If your tables do not have ID fields, you can analyse each of them separatly from others.

Understanding comments to Table fields

Comments to the list of table fields, displayed in "Field Type", "% of Unique values" and "Comments" are helpful for further analysis.

"Field type" value contains the type of field in the database. It is necessary to know the field type if you have problems with setting your first query. For example, you are using Excel file with several columns, including "Sales" column, which should contain numeral values. Let's suppose that after selecting this column as the "class/examined field" you find out that controls for intervals creation are not displayed. Instead of it you see the list of values found in the column. And one of them is not numeral zero ("0"), but text "None". In case you have such uncleaned data, you will see that the program detected that the "Sales" column contains Text data, and not Numeral, and for good results data should be cleaned - "None" should be replaced by zero("0").

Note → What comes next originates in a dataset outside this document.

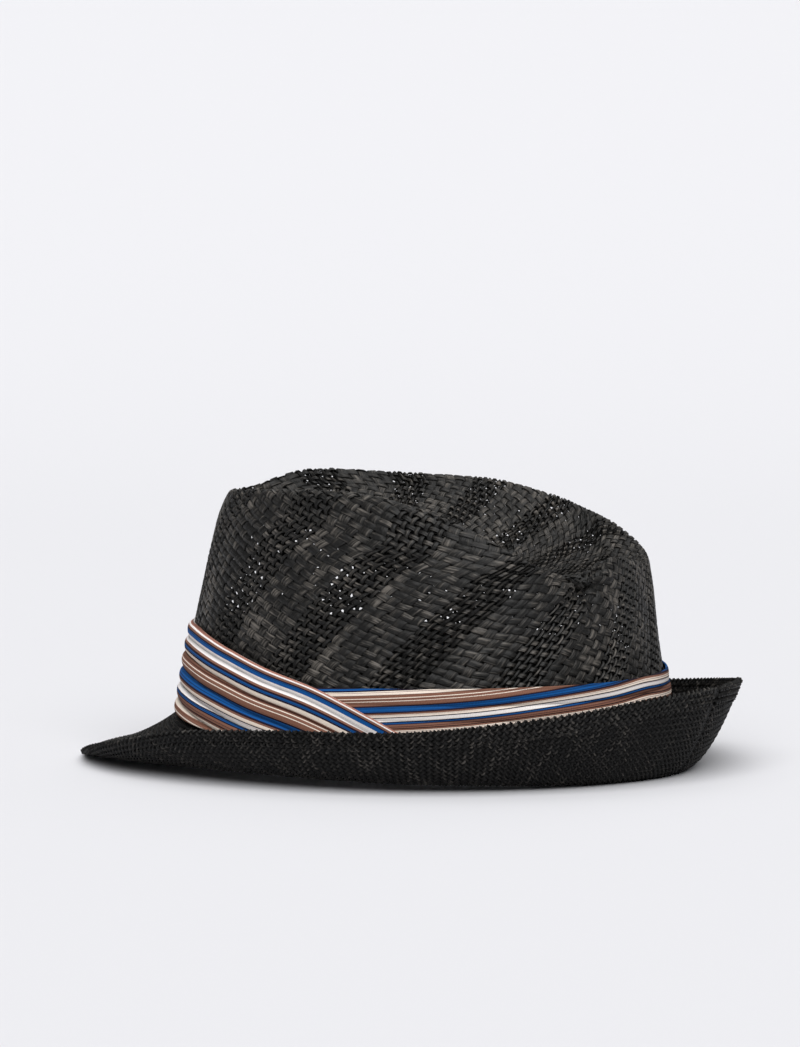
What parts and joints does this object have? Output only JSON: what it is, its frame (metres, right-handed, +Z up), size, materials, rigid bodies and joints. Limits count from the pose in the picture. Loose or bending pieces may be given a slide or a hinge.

"% of Unique Values" contains the approximate % of unique values found in the column. If the field contains too much unique values, in most cases it might not give good results for analysis. Such fields are marked with grey in the controls on the "Initial Query" page. These fields are not recommended to be used for analysis, but it is important to remember that in your case using such field might reveal some unique information for you.

"Comments"- depending on "% of Unique values", this column will contain information about which functions the seleceted field can perform, for example, whether it can be the ID field, or whether it's not recommended for use in analysis.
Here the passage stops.